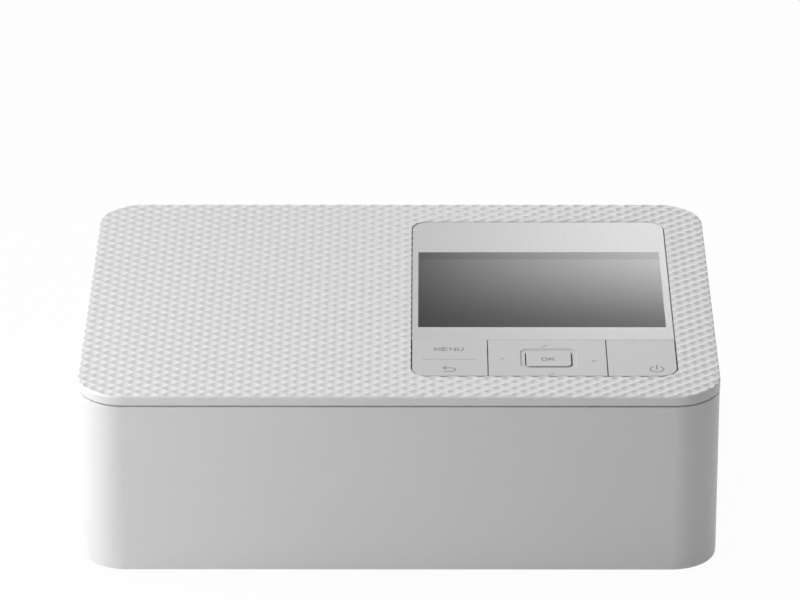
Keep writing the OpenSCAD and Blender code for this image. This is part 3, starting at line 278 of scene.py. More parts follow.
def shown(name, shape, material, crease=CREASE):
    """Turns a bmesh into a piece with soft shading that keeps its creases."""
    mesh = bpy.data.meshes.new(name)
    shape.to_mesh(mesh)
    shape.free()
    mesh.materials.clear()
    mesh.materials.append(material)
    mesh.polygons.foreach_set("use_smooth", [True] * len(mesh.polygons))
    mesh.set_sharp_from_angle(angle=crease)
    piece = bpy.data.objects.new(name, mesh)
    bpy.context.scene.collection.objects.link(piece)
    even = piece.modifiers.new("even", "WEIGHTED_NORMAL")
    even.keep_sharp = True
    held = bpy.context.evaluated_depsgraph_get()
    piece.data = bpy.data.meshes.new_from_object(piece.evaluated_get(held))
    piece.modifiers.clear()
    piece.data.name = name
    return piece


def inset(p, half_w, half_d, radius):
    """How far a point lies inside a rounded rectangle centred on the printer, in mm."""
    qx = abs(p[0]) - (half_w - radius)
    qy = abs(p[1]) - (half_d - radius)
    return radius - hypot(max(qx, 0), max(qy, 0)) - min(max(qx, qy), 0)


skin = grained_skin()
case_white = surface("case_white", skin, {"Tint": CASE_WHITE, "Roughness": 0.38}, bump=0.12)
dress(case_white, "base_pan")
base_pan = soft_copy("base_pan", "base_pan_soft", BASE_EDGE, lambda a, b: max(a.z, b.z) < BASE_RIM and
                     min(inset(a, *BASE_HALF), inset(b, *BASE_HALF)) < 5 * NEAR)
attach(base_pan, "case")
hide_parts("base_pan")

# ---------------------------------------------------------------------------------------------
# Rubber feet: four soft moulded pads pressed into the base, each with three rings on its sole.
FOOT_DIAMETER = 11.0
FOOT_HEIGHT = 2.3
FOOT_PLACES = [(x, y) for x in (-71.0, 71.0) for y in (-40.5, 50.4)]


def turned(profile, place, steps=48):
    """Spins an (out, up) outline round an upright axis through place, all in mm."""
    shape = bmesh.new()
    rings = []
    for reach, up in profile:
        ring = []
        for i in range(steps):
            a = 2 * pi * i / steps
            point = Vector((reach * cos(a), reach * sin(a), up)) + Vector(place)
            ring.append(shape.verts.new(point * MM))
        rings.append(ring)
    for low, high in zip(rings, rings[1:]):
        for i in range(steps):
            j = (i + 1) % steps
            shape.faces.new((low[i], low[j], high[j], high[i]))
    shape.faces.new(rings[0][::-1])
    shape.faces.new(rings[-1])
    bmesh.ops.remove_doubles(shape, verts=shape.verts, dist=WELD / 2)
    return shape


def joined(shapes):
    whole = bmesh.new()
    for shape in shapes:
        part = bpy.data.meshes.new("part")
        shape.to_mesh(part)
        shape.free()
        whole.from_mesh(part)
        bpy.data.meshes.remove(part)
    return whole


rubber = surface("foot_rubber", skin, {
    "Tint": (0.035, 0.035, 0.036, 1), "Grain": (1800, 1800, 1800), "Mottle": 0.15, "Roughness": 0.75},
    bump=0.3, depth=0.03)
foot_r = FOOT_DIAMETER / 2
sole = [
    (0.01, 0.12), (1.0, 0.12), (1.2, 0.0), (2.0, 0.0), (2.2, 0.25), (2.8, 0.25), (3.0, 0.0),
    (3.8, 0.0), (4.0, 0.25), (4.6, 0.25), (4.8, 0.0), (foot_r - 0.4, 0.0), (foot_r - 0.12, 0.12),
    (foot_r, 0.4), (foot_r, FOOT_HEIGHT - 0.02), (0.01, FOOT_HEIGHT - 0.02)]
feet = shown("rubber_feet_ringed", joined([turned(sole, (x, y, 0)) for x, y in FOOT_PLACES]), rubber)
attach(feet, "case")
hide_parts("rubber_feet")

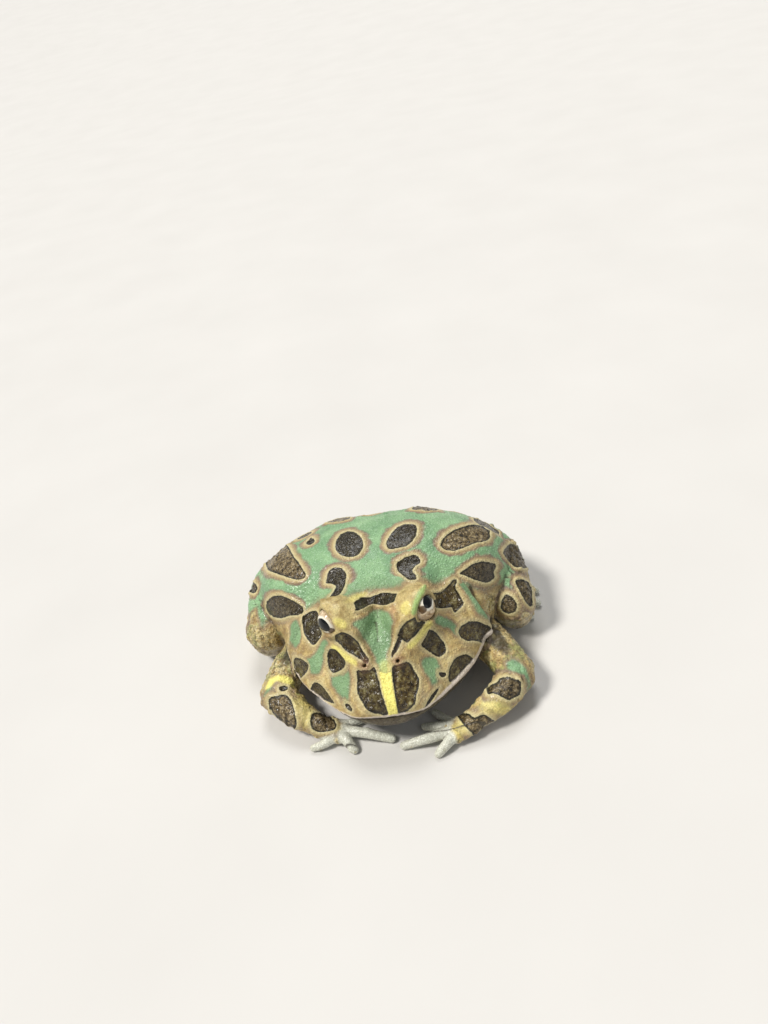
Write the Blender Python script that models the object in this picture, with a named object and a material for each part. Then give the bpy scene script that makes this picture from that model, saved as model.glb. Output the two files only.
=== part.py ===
------------------------------
## TASK OBJECTIVE
Reproduce the listing above verbatim, from first line to last.

## WORKED ANSWER
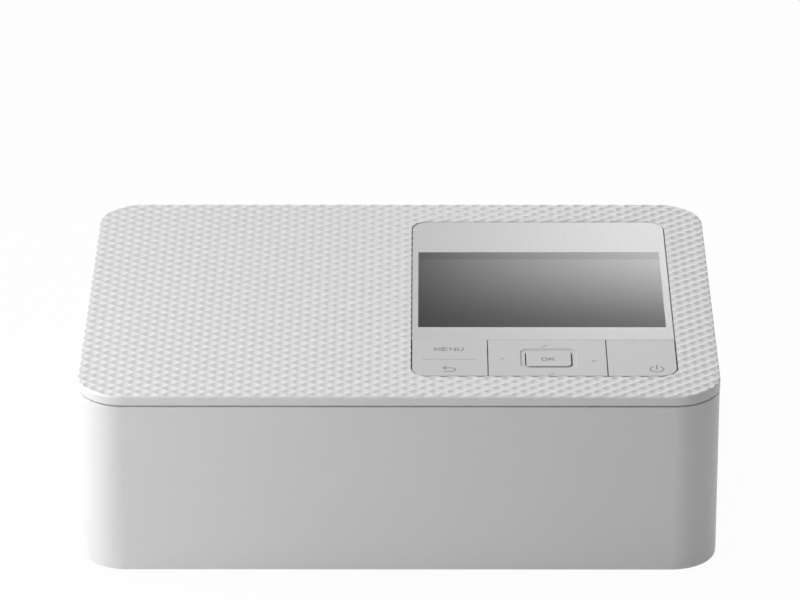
Keep writing the OpenSCAD and Blender code for this image. This is part 3, starting at line 278 of scene.py. More parts follow.
def shown(name, shape, material, crease=CREASE):
    """Turns a bmesh into a piece with soft shading that keeps its creases."""
    mesh = bpy.data.meshes.new(name)
    shape.to_mesh(mesh)
    shape.free()
    mesh.materials.clear()
    mesh.materials.append(material)
    mesh.polygons.foreach_set("use_smooth", [True] * len(mesh.polygons))
    mesh.set_sharp_from_angle(angle=crease)
    piece = bpy.data.objects.new(name, mesh)
    bpy.context.scene.collection.objects.link(piece)
    even = piece.modifiers.new("even", "WEIGHTED_NORMAL")
    even.keep_sharp = True
    held = bpy.context.evaluated_depsgraph_get()
    piece.data = bpy.data.meshes.new_from_object(piece.evaluated_get(held))
    piece.modifiers.clear()
    piece.data.name = name
    return piece


def inset(p, half_w, half_d, radius):
    """How far a point lies inside a rounded rectangle centred on the printer, in mm."""
    qx = abs(p[0]) - (half_w - radius)
    qy = abs(p[1]) - (half_d - radius)
    return radius - hypot(max(qx, 0), max(qy, 0)) - min(max(qx, qy), 0)


skin = grained_skin()
case_white = surface("case_white", skin, {"Tint": CASE_WHITE, "Roughness": 0.38}, bump=0.12)
dress(case_white, "base_pan")
base_pan = soft_copy("base_pan", "base_pan_soft", BASE_EDGE, lambda a, b: max(a.z, b.z) < BASE_RIM and
                     min(inset(a, *BASE_HALF), inset(b, *BASE_HALF)) < 5 * NEAR)
attach(base_pan, "case")
hide_parts("base_pan")

# ---------------------------------------------------------------------------------------------
# Rubber feet: four soft moulded pads pressed into the base, each with three rings on its sole.
FOOT_DIAMETER = 11.0
FOOT_HEIGHT = 2.3
FOOT_PLACES = [(x, y) for x in (-71.0, 71.0) for y in (-40.5, 50.4)]


def turned(profile, place, steps=48):
    """Spins an (out, up) outline round an upright axis through place, all in mm."""
    shape = bmesh.new()
    rings = []
    for reach, up in profile:
        ring = []
        for i in range(steps):
            a = 2 * pi * i / steps
            point = Vector((reach * cos(a), reach * sin(a), up)) + Vector(place)
            ring.append(shape.verts.new(point * MM))
        rings.append(ring)
    for low, high in zip(rings, rings[1:]):
        for i in range(steps):
            j = (i + 1) % steps
            shape.faces.new((low[i], low[j], high[j], high[i]))
    shape.faces.new(rings[0][::-1])
    shape.faces.new(rings[-1])
    bmesh.ops.remove_doubles(shape, verts=shape.verts, dist=WELD / 2)
    return shape


def joined(shapes):
    whole = bmesh.new()
    for shape in shapes:
        part = bpy.data.meshes.new("part")
        shape.to_mesh(part)
        shape.free()
        whole.from_mesh(part)
        bpy.data.meshes.remove(part)
    return whole


rubber = surface("foot_rubber", skin, {
    "Tint": (0.035, 0.035, 0.036, 1), "Grain": (1800, 1800, 1800), "Mottle": 0.15, "Roughness": 0.75},
    bump=0.3, depth=0.03)
foot_r = FOOT_DIAMETER / 2
sole = [
    (0.01, 0.12), (1.0, 0.12), (1.2, 0.0), (2.0, 0.0), (2.2, 0.25), (2.8, 0.25), (3.0, 0.0),
    (3.8, 0.0), (4.0, 0.25), (4.6, 0.25), (4.8, 0.0), (foot_r - 0.4, 0.0), (foot_r - 0.12, 0.12),
    (foot_r, 0.4), (foot_r, FOOT_HEIGHT - 0.02), (0.01, FOOT_HEIGHT - 0.02)]
feet = shown("rubber_feet_ringed", joined([turned(sole, (x, y, 0)) for x, y in FOOT_PLACES]), rubber)
attach(feet, "case")
hide_parts("rubber_feet")

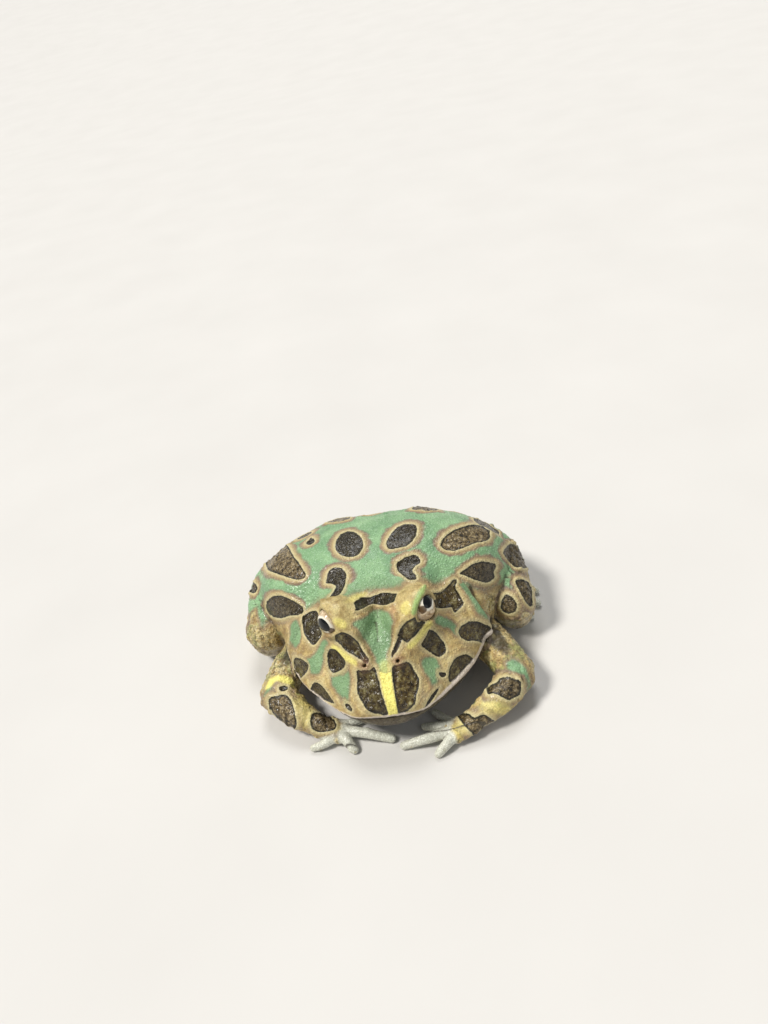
Write the Blender Python script that models the object in this picture, with a named object and a material for each part. Then give the bpy scene script that makes this picture from that model, saved as model.glb. Output the two files only.
=== part.py ===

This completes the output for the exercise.